Inheritance Tax and the UK Budget 2017
Each individual can pass on £425,000 without paying Inheritance Tax at 40%, so long as it includes the family home and passes directly to children or grandchildren, and not via a discretionary trust.
A QROPS and a QNUPS protects British expats from inheritance tax. A QROPS allows for existing UK pensions to be transferred overseas. A QNUPS is for monies which are earned outside the UK, but to protect the UK domicile from UK taxation as long as they are resident abroad. Many British expats don’t realise that due to their UK links such as owning UK property, they may still be assessable for UK inheritance tax on death.

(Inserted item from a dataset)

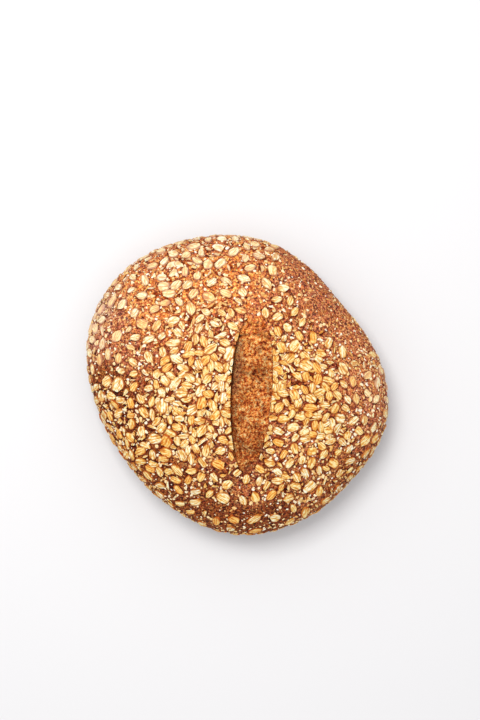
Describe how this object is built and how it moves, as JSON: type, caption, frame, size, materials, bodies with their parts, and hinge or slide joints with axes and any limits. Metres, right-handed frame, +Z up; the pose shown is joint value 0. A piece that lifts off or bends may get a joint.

UK Companies and the Budget 2017
Corporation tax will be cut from 20 per cent to 19 per cent and petrol duty will remain frozen until April 2018.
The tax-free dividend allowance for directors and shareholders of small private companies has been reduced to £2,000 from £5,000 from 2018.
National Insurance Contributions (NICs) and Budget 2017
Millions of self-employed will now pay more National Insurance Contributions: NICs rise from 9% to 11% for this group.
1.6m people will pay an average of £240 a year more for the National Insurance rise
Social Care and the UK Budget 2017
2 billion GBP to go to social care over the next three years to take burden off the NHS.
A tax-free childcare policy will also be introduced at the end of the year, with parents receiving £2,000 a year for each child under 12.
The Poor and the UK Budget 2017
National living wage will rise to £7.50 in April
Real wages have grown for 27 consecutive months, Hammond says.
Wages of lowest paid grew faster than the previous 20 years and the poorest households have seen their incomes rise by more since 2010 in the UK than in any other country in the UK.
Sugar tax levy confirmed at 18p and 24p per litre
Hammond says there will be no changes to duties on alcohol and tobacco.